_What is being asked_:
The answer is one number: how many lines in the data below hold "finishes".

_Task input_:
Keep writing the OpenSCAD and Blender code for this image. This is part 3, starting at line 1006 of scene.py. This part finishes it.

--

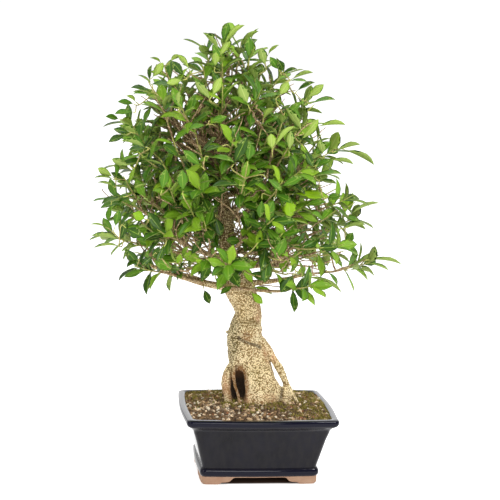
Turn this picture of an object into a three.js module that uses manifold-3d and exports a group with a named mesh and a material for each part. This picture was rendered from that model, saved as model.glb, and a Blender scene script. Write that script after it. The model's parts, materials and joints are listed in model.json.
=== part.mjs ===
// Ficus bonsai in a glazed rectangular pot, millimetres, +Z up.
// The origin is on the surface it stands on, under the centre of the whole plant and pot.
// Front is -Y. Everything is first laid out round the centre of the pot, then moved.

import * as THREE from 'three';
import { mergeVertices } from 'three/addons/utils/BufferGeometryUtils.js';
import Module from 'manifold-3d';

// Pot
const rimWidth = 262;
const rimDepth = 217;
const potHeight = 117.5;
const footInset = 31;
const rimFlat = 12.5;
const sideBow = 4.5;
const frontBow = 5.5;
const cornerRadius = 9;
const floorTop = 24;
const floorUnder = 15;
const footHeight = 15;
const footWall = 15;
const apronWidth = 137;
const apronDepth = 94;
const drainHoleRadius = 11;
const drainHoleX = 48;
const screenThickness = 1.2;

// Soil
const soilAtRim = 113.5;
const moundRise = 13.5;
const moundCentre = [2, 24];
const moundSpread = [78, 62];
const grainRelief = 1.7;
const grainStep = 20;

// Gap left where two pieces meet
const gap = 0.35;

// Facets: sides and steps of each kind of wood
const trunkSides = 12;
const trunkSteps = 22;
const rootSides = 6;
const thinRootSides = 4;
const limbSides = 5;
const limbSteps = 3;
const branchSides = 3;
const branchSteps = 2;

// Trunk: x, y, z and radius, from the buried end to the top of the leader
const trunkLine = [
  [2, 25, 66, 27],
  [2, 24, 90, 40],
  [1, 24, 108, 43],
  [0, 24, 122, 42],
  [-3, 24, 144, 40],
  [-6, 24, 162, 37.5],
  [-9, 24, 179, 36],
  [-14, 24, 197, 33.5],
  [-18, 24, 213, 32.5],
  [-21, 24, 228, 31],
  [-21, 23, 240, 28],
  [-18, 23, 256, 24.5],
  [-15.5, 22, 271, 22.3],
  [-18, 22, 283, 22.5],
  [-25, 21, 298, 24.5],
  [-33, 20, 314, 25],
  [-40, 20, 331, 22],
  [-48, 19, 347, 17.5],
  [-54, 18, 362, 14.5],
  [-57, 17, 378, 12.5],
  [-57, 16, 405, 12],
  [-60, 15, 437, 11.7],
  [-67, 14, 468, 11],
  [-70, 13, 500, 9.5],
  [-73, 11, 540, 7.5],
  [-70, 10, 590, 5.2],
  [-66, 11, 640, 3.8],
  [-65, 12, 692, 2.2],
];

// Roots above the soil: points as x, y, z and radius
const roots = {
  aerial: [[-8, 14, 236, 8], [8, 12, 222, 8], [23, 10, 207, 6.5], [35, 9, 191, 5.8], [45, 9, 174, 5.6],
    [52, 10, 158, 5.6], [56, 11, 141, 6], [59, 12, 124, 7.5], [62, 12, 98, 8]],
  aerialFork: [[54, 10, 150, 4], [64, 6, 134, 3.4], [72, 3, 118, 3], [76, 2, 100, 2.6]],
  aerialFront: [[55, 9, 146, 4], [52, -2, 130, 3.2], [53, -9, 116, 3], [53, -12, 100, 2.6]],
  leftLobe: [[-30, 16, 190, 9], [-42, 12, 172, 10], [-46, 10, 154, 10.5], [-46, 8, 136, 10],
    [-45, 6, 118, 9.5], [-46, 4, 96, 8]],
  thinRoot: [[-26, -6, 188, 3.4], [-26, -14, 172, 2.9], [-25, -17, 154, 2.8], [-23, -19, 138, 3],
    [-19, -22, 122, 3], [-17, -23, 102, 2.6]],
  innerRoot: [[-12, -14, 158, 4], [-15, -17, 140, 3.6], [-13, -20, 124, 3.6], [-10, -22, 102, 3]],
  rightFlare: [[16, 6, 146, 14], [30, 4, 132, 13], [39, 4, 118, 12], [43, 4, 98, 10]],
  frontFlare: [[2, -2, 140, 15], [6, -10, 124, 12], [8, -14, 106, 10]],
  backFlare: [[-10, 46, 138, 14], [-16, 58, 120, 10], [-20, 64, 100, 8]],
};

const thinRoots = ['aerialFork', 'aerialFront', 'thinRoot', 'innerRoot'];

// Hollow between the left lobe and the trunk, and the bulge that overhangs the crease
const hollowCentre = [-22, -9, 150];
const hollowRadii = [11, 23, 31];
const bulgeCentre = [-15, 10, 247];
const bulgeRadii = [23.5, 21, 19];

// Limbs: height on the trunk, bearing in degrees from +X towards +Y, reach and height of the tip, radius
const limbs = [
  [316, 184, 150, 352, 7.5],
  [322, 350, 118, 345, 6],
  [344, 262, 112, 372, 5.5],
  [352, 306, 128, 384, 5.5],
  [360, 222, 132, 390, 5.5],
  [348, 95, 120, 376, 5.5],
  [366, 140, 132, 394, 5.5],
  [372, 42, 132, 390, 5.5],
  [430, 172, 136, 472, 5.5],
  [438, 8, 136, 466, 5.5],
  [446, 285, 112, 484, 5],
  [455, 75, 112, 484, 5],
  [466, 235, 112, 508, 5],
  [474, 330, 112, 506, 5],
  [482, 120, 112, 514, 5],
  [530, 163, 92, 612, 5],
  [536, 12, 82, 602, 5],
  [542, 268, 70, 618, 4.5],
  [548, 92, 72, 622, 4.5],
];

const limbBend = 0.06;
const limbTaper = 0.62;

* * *

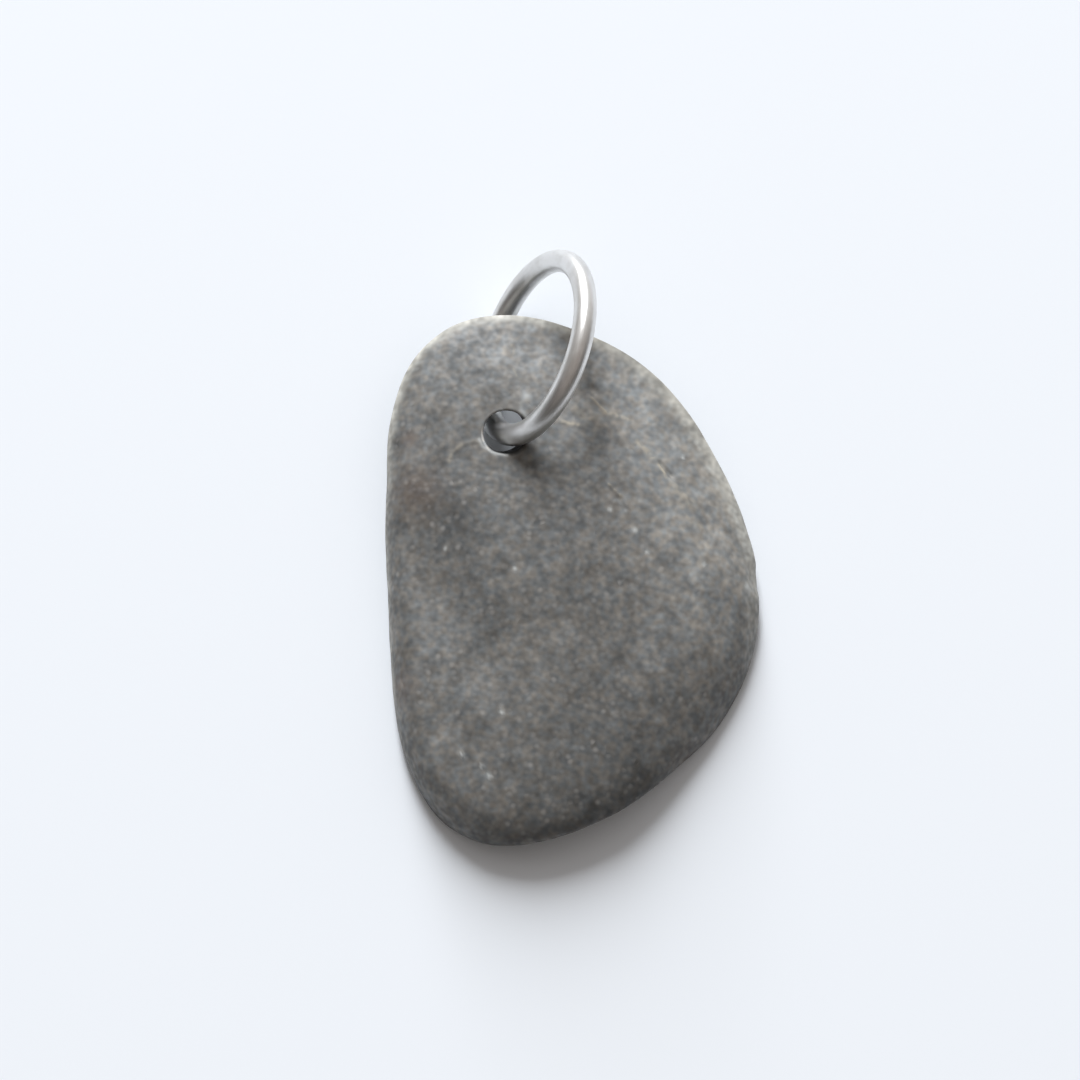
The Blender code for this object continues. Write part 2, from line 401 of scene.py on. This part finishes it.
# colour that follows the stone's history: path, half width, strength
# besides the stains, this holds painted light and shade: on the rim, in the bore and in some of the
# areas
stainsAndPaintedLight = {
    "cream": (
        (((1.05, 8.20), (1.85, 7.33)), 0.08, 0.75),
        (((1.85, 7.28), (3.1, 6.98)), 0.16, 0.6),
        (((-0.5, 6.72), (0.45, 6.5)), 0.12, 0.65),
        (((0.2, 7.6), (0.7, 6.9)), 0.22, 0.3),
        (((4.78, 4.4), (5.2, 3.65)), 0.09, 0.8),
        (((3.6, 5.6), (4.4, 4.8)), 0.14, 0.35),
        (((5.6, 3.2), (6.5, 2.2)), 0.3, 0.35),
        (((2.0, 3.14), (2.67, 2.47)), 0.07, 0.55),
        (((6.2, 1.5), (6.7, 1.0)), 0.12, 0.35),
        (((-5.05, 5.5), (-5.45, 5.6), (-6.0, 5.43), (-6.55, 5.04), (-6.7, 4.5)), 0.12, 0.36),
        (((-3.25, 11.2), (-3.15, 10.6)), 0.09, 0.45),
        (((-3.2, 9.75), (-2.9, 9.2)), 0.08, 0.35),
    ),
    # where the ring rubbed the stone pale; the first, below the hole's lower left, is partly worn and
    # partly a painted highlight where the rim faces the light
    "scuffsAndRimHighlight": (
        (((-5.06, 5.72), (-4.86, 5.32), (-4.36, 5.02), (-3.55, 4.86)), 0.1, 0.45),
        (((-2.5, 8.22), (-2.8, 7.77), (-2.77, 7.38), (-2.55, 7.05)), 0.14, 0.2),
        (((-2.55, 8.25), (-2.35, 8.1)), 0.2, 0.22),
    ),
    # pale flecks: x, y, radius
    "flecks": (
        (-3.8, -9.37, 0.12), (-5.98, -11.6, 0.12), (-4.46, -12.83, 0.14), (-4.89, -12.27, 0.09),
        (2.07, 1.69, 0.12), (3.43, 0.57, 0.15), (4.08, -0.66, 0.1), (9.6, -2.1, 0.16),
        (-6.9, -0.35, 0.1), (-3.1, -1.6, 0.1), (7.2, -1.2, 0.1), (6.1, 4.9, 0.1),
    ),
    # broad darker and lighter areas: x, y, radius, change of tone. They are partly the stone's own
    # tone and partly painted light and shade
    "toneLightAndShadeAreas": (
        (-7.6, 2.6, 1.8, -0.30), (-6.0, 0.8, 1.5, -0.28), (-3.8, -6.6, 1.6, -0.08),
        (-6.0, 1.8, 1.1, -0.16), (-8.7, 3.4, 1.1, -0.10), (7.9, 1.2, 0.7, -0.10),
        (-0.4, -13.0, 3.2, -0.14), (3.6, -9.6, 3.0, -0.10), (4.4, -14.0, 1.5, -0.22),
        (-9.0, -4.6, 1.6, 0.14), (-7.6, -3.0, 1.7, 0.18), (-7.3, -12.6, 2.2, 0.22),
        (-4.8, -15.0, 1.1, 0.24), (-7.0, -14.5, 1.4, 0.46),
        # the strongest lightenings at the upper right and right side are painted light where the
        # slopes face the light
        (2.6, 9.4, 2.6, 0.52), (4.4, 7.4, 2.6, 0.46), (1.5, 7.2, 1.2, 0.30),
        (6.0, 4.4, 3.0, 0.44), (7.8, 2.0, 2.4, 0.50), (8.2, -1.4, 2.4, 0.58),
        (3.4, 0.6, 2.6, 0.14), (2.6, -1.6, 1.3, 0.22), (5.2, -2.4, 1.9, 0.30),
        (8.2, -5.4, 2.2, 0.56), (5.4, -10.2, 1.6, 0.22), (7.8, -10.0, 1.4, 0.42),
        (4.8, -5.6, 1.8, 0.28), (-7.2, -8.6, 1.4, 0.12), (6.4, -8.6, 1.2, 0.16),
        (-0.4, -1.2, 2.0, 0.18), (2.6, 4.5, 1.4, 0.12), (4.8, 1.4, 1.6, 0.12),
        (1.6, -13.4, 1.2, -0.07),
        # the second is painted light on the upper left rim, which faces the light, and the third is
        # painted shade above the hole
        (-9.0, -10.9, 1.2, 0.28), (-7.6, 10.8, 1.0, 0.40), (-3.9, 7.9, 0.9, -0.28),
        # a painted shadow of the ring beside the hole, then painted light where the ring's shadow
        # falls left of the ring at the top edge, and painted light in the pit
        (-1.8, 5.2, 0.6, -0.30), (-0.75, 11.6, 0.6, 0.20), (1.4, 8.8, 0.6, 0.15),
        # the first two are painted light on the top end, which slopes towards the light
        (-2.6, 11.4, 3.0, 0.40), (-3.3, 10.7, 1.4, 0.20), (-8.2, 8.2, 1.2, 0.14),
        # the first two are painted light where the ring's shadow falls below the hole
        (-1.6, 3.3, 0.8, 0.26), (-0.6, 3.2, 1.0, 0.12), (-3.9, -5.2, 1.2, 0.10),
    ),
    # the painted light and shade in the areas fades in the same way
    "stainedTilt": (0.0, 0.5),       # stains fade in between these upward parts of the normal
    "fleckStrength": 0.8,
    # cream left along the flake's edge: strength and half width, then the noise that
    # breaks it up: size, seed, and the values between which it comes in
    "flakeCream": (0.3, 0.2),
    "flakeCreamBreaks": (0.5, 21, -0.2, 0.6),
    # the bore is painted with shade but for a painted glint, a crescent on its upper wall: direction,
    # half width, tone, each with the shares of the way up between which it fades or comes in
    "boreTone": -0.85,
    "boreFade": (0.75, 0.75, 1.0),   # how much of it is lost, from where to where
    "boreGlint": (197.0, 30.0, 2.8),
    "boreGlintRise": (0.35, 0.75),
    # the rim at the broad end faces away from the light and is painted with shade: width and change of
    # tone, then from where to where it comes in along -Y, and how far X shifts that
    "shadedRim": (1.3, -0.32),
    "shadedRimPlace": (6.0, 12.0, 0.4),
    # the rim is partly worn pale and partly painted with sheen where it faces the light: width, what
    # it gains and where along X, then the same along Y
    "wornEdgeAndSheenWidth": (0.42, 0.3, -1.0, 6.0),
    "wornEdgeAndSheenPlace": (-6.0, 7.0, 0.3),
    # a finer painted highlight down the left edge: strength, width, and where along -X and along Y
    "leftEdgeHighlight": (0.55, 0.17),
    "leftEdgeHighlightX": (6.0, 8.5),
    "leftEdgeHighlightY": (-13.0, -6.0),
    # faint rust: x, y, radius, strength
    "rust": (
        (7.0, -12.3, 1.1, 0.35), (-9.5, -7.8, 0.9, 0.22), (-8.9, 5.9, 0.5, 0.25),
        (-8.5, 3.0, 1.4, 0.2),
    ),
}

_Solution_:
2